Wed Oct 19 12:14:30 CEST 2011

cookbook # 1 - draft 1

<aside>
 We're going to write a cookbook.

 This will be free (in an electronic version, PDF, epub)
 And you will be able to buy a paper version (POD)

 The development model is

  - a few authors
  - many reviewers (you are the reviewers)
    the reviewers report errors/suggest changes
    the authors make the changes

 The POD version we hope will generate some income
 this will be split according to the contributions. Authors
 will be paid as will reviewers whose suggestions are incorporated.

 Payment (if we make a profit) will be in direct relation to the size
of the contribution

 Expensive things like professional proof reading, will be
 sponsorship, or crowd sourced, or otherwise financed.

 To start the ball rolling I have some text below.

 Please comment on this text. If your comments are accepted one day you
might get paid :-)

 Note: 1) By commenting you are implicitly agreeing that if your comments
are accepted into the final text then you will be subject to the
licensing conditions of that text.
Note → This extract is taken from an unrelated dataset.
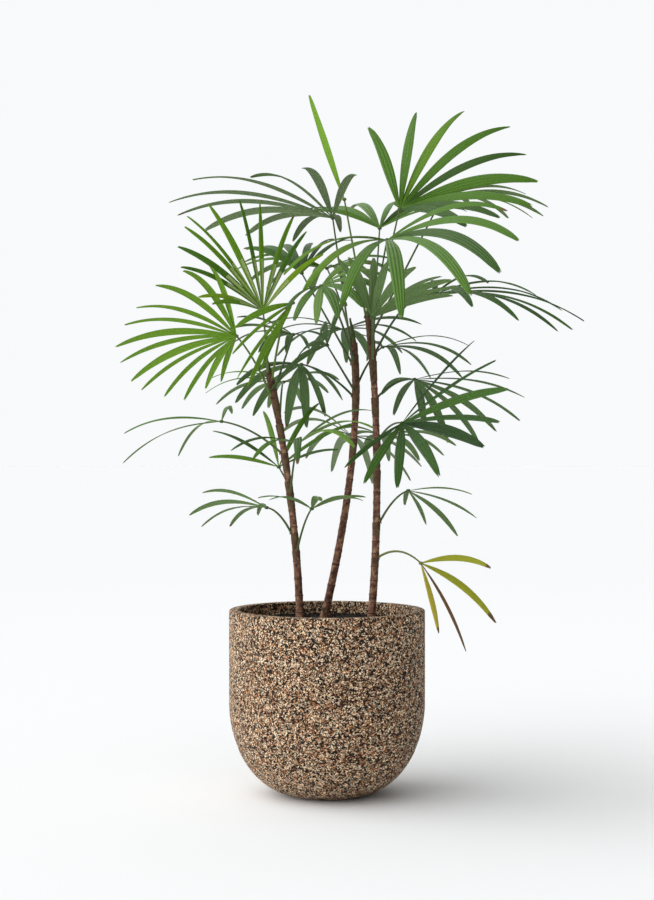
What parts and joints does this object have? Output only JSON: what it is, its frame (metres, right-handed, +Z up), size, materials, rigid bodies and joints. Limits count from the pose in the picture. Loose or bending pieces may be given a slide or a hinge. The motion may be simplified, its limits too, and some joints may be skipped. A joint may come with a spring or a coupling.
{
  "type": "potted slender lady palm",
  "caption": "Slender lady palm with thin reed-like canes and airy fan fronds, standing in a round-bellied speckled planter filled with soil.",
  "frame": {"origin": "centre of the planter's flat underside", "axes": "+Z up along the planter's axis, +X to the right and +Y away from the viewer in the reference view"},
  "size_m": [0.8226, 0.8552, 1.2182],
  "materials": {
    "pot_chips": "matte speckle of pressed tan, brown and black chips",
    "soil": "dark damp potting compost",
    "cane_bark": "ringed red-brown cane with fibrous sheaths",
    "leaf_bright": "young yellow-green leaf, satin",
    "leaf_mid": "mid-green leaf, satin",
    "leaf_deep": "deep green leaf, satin",
    "leaf_grey": "grey-green leaf, satin",
    "leaf_yellow": "ageing yellow leaf with dry tips"
  },
  "bodies": {
    "root": {"pot": "pot_chips", "soil": "soil", "cane_left": "cane_bark", "cane_middle": "cane_bark", "cane_right": "cane_bark", "old_stub": "cane_bark", "frond_spear": "leaf_bright", "frond_top_right": "leaf_mid", "frond_top_left": "leaf_grey", "frond_near_right": "leaf_mid", "frond_outer_left": "leaf_bright", "frond_high_left": "leaf_bright", "frond_crown_near": "leaf_mid", "frond_right_side": "leaf_deep", "frond_near_low": "leaf_deep", "frond_right_middle": "leaf_deep", "frond_inner_left": "leaf_deep", "frond_near_left": "leaf_bright", "frond_near_middle": "leaf_grey", "frond_inner_middle": "leaf_deep", "frond_low_near": "leaf_mid", "frond_low_back": "leaf_grey", "frond_back_right": "leaf_deep", "frond_back_left": "leaf_mid", "frond_far_left": "leaf_mid", "frond_low_left": "leaf_mid", "frond_low_middle": "leaf_mid", "frond_low_right": "leaf_mid", "frond_yellow": "leaf_yellow", "frond_behind_left": "leaf_deep", "frond_behind_top": "leaf_mid", "frond_behind_right": "leaf_mid", "frond_small_left": "leaf_deep", "frond_rear_top": "leaf_mid", "frond_rear_middle": "leaf_deep", "frond_rear_left": "leaf_mid", "frond_rear_low": "leaf_mid"}
  },
  "joints": []
}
The text will always be free and
open source.

</aside>

Cookbook Question:

I have often seen the words "UTF-8 string" used in sentences like
"Java has UTF-8 strings". What does this mean when applied to Erlang?

----------------------------------------------------------------------

Answer:

In Erlang strings are syntactic sugar for "lists of integers"

Imagine the string "10(Euro)" - (Euro) is the glyph representing the
Euro currency symbol.

The term "UF8-string" representing "10(euro)" in Erlang could
mean one of two things:

   Either a) [49,48,8364]           (ie its a list of three unicode integers)
   Or     b) [49,48,226,130,172]    (ie its the UTF-8 encoding of the
                                     unicode characters)

The so words "UTF-8" string might mean a) or might mean b)

Erlang folks have always said "unicode/UTF-8 is easy in Erlang
since strings are just lists of integers" - by this we mean that
Erlang programs should always manipulate strings given the type a)
interpretation. *all* library functions assume type a) encoding.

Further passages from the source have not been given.